From his armor, it is clear that he is a ghost; people didn’t go to graves dressed like that. The image carries a reassuring message for the grieving survivor who held this vase in pre-Christian Greece: Your dead son is here in spirit, and he knows that you visit his grave.
Arrington examined this and other lekythoi as snapshots — the selfies of everyday life and loss in ancient Greece — and started to see how the Athenians used the vases in combination with the public cemetery to make sense of their losses. “What you actually see is the variety of responses to the war dead, to the point of almost being subversive. I wouldn’t call it an antiwar movement, but these were reactions against the city’s claims to the dead, to the bodies or to the endless wars.” Eventually the monuments to individuals returned, paid for by the families who could afford them, around 430 B.C.
Padgett takes the lekythos from my hand. He has clear memories of Arrington as an undergraduate. Just after graduation in 2002, Arrington worked as an intern in the art museum, helping Padgett prepare an exhibition. “Of course I remember Nathan,” Padgett says. “He stood out even then as an extremely bright and motivated student. He has great powers of concentration — and he was already multilingual by then. I and others were delighted when he came back.”
During his undergraduate years at Princeton, Arrington met his wife, Celeste, who is now an assistant professor of political science specializing in the Koreas and Japan at George Washington University. A few years later, while they both were working on their doctorates, Arrington found himself living in Japan. When not sifting through piles of photocopied Athenian archaeology documents, he would visit the Yasukuni war shrine. (“I was the strange tourist just sitting there watching people come and go,” he says.) Here, soldiers who gave their lives for Japan are revered as deities. Around that same time, the U.S.-Iraq war was going on, yet U.S. government policy forbade news photography of the coffins arriving home from Iraq and Afghanistan. He began to think about how our ways of remembering the dead — even today — influence our willingness to accept the personal cost of war.
Crossing the centuries
The sprawling cemetery, the anonymity of the grave markers, the funeral orations, the objects of art from the small lekythoi to the massive marble friezes — all were clues that pointed to ways that societies shape how their citizens view death.

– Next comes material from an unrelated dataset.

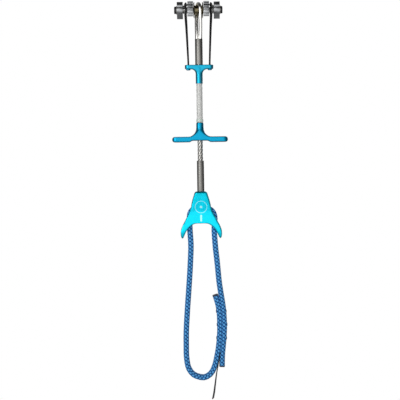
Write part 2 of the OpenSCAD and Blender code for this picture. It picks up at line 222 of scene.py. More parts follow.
class Tree:
    """Adds nodes to one shader tree and links them."""

    def __init__(self, tree):
        self.tree = tree

    def add(self, kind, inputs=None, **settings):
        node = self.tree.nodes.new(kind)
        for key, value in settings.items():
            setattr(node, key, value)
        for key, value in (inputs or {}).items():
            if isinstance(value, bpy.types.NodeSocket):
                self.tree.links.new(value, node.inputs[key])
            else:
                node.inputs[key].default_value = value
        return node

    def math(self, operation, a, b=0.0):
        return self.add("ShaderNodeMath", {0: a, 1: b}, operation=operation).outputs[0]

    def mix(self, factor, a, b):
        node = self.add("ShaderNodeMix", data_type="RGBA")
        for key, value in ((0, factor), (6, a), (7, b)):
            if isinstance(value, bpy.types.NodeSocket):
                self.tree.links.new(value, node.inputs[key])
            else:
                node.inputs[key].default_value = value
        return node.outputs[2]

    def ramp(self, value, low, high):
        inputs = {"Value": value, "From Min": low, "From Max": high}
        return self.add("ShaderNodeMapRange", inputs, interpolation_type="SMOOTHSTEP").outputs[0]

    def stretched(self, scale):
        """Object coordinates, stretched by the inverse of scale along each axis."""
        place = self.add("ShaderNodeTexCoord").outputs["Object"]
        return self.add("ShaderNodeMapping", {"Vector": place, "Scale": scale}).outputs[0]

    def noise(self, vector, scale, detail=3.0):
        inputs = {"Vector": vector, "Scale": scale, "Detail": detail}
        return self.add("ShaderNodeTexNoise", inputs).outputs["Fac"]


def effect(name, build, inputs, outputs):
    """A shared node group, built once. build gets the tree and its inputs, and returns its outputs."""
    group = bpy.data.node_groups.get(name)
    if group:
        return group
    group = bpy.data.node_groups.new(name, "ShaderNodeTree")
    for label, kind, default in inputs:
        group.interface.new_socket(label, in_out="INPUT", socket_type=kind).default_value = default
    for label, kind in outputs:
        group.interface.new_socket(label, in_out="OUTPUT", socket_type=kind)
    tree = Tree(group)
    entry = tree.add("NodeGroupInput")
    made = build(tree, {label: entry.outputs[label] for label, _, _ in inputs})
    exit_node = tree.add("NodeGroupOutput")
    for label, _ in outputs:
        group.links.new(made[label], exit_node.inputs[label])
    return group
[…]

And that led to the last piece of the puzzle: Exactly how did these material objects influence the thought processes of Athenians? Arrington found himself turning to modern neuroscience to learn how our environments and past experiences influence what we remember. We don’t remember everything that happens to us, but rather only those things that have some importance or value. And our biases or mindsets can influence what we remember. The public nature of the cemetery with its ashes on display, funeral games and speeches, plus the anonymity of the markers, carried strong messages that the war dead should be perceived and remembered for their contribution to the state rather than as good sons or dedicated husbands.
Few scholars today could have put together such a comprehensive look at how the objects of art and archaeology revealed something about the culture of ancient Athens, says Matthew Sears, a historian who studies classical Greek warfare at the University of New Brunswick in Canada. “Nathan’s work crosses boundaries between disciplines,” says Sears, who first met Arrington when they were students at the American School of Classical Studies at Athens. “The objects of art that Nathan describes in his book are very well known. They’ve been studied for, in some cases, centuries, but they’ve only been studied in isolation from each other. Nathan brings them all together, as parts of the same story, and he brings in advances in memory and cognitive studies, things that have nothing to do with classical scholarship, in a way that sheds light on how Athenians lived,” Sears says.
A truck rumbles past the strawberry stand outside the cemetery in Princeton. Arrington is leaving for Greece in a few days, where he’ll lead students in an excavation of an ancient trading port on the north coast of Greece. The financial uncertainty in Greece is a worry. Celeste will go with him, and they’ll be bringing their young child (with another on the way), to the dig.
Arrington is musing on how modern society has coopted Greek classical art and architecture to make grand statements. For example, near campus on the Princeton Battlefield stands a neoclassical monument consisting of four Greek columns. “We use classical style as a way to elevate things, but to do that is to not understand the full complexity of Greek art,” he says. “I think we adopted some of these practices without understanding where they are coming from.”
The issues of the treatment of the war dead, the state support of war veterans and the place of war in society are issues that we are still grappling with today, says David Pritchard, a senior lecturer in Greek history at the University of Queensland who is familiar with Arrington’s work. “All of these questions are still being asked. Athens is a very rich point of comparison for thinking about pressing issues of democracy, citizenship and military participation.”
He adds: “Ancient Athens was democratic, but it was a state that was constantly at war. It was a state that prioritized military spending over social security spending, and it was a state that picked fights with other states all the time. So I think that Athens stands as a warning to the modern world that we shouldn’t be complacent in thinking that democracy protects us from warmongering or that democracy means that we only fight just wars, and we only fight necessary wars.”
Western-style democracies, in other words, have much in common with the ancient Greeks when it comes to the war dead: What do you do with the bodies? How will you memorialize them? How will you portray them in images? And will you honor the dead as a way to glorify war?
Arrington is not sure we honor our war dead particularly well. “We as a culture tend to ignore death as much as we possibly can,” he said. “It is difficult for society to come to grips with the cost of war because death is not part of our visual culture on a regular basis, the way it was in the ancient world. Yet these ashes, images and the memories they create are needed if we are to have national healing.”
Arrington’s work has been supported by Princeton University’s David A. Gardner ’69 Magic Project and the Stanley J. Seeger Sabbatical Research Grant.
Arrington explores how a young democracy coped with the sacrifice of so many of their young men to war in his book Ashes, Images, and Memories: The Presence of the War Dead in Fifth-Century Athens (Oxford University Press, 2015). On the cover of the book is a vase known as a loutrophoros that carried water for ritual cleansing and was often placed at the graves of young, unmarried men. The vase, which dates from about 410 B.C., shows a deceased man looking at an equestrian statue of himself. The vase represents a way that families commemorated their dead and hints at a backlash against the practice of burying soldiers’ ashes en masse in Athens’ public cemetery.